The aimless, indulged and supported-by-his-partner Wes, who is gay, uses Ricky excuses to escape “living in a gay ‘Handmaid’s Tale,'” which is how he describes his life. Yeah, they’re brats, nobody’s idea of adults.

Sporting events, concerts, guys’ nights out, “weekends,” Ricky has always come through, although wives, partners and relatives scratch their heads over a guy they’ve never met.

But the baby shower transitioned into premature labor and J.T. missed the birth of his son. His furious mother-in-law (Heather Mitchell) demands to meet him and others chime in. Either come clean, or double down on the lie with a “Ricky.” That out of work actor nicknamed Rock Hard Rod? He’s “available.”

The most amusing elements of the movie — AFTER Cena’s on-stage singing shtick — are how deep “sloppy drunk” failed-actor Rod gets into character. The lads kept a “Bible” of their Ricky lies, details of his life to keep others from tripping them up with questions about details. Rod memorizes it.

Ricky’s a few years sober? Vomiting, withdrawal Rod jumps on the wagon. Ricky’s a non-profit do-gooder in Africa? Rod enters the Bris in a safari hat, filled with Bono stories and facts at his disposal about the perils facing the planet and the good works he’s involved in. He charms most — “Churn my butter with a slippery stick!” — convinces (sort of) the mother-in-law, and even insults Dean and J.T.’s financial firm boss (William H. Macy) in true self-righteous eco-warrior fashion.

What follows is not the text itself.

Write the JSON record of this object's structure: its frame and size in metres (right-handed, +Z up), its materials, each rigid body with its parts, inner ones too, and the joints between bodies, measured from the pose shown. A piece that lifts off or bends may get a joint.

“Whatever helps you sleep at night, Ebeneezer.”

Things get out of hand. Rod’s past is pursuing him in the form of a couple of mugs. The lies are so convincing there’s sure to be repercussions for the Providence Prevaricators. Is having a real Ricky Stanicky in everybody’s lives really what the three con-stooges have in mind?

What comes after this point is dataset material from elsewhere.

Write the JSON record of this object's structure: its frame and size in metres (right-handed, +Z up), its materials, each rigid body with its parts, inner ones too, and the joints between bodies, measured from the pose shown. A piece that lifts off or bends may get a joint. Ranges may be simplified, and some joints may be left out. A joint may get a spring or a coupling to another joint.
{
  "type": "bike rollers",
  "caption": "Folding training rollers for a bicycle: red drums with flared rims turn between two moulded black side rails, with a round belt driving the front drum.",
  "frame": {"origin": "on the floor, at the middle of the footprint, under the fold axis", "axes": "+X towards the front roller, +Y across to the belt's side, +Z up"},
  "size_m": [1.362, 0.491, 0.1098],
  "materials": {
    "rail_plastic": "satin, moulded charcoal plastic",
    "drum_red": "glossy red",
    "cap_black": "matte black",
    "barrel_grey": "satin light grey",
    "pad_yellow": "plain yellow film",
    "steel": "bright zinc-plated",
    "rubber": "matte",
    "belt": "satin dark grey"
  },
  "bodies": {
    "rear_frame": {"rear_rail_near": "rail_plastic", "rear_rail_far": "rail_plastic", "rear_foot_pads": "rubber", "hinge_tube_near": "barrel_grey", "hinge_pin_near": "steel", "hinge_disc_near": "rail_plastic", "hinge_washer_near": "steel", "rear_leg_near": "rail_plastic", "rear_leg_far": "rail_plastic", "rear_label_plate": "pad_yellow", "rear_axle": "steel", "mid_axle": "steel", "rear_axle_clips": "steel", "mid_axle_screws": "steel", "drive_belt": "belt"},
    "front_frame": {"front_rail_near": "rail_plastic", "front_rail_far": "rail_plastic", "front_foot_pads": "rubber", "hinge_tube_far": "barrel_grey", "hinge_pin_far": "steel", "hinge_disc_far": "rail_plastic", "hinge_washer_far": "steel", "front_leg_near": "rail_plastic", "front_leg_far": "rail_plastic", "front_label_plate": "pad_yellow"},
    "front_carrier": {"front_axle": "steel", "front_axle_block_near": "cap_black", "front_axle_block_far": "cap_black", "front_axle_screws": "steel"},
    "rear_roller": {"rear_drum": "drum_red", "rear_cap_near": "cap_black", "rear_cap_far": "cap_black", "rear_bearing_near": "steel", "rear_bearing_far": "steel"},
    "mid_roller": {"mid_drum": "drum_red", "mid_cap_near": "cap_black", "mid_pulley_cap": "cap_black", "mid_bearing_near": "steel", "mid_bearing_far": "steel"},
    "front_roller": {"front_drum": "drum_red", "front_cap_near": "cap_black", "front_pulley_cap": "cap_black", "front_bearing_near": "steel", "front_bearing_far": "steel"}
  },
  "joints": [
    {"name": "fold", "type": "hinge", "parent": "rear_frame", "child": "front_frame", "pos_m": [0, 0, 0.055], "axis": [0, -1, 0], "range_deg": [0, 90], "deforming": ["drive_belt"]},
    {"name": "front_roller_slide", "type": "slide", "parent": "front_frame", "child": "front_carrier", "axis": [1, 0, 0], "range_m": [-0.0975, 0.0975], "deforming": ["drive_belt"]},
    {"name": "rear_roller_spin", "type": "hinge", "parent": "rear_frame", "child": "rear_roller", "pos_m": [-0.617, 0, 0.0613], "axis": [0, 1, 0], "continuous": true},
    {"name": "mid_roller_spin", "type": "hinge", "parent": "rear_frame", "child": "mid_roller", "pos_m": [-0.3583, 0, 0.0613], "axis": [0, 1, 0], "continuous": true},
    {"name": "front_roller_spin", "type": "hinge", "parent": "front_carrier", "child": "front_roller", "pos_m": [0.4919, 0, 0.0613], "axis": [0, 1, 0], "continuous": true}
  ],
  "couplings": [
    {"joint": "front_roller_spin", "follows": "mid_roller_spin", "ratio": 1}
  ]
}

The energy in the picture falls off a cliff after the introductory scenes, which climax with the bris. Jeffrey Ross has a cameo as a shticky rabbi who gets amusingly “k-holed,” and it’s pretty much all downhill after that.

The former Farrelly brand, beaten into us when Peter and Bobby Farrelly were The Farrelly Brothers, is revived here — off-color one-liners and “Oh no they didn’t” go theres leaving no subject sacred, vomiting and bodily function humor, alcoholism as a punch line, etc. — and wears out its welcome in record time.

And yet the movie persists, pointing us toward some sort of long-delayed squishy finale that doesn’t tickle, touch or leave a pleasant taste in the mouth.

Like too many of his movies of late, the idea here is to “See it for Cena,” as the film around him isn’t up to the big funny man’s big, scenery-devouring turn.

Rating: R, substance abuse, drug jokes, profanity, vulgar content

Cast: Zaf Efron, John Cena, Lex Scott Davis, Andrew Santino, Jermaine Fowler, Heather Mitchell and William H. Macy.

Credits: Directed by Peter Farrelly, scripted by Jeff Bushell, Brian Jarvis, James Lee Freeman, Peter Farrelly, Pete Jones and Mike Cerrone. An MGM/Amazon Prime release.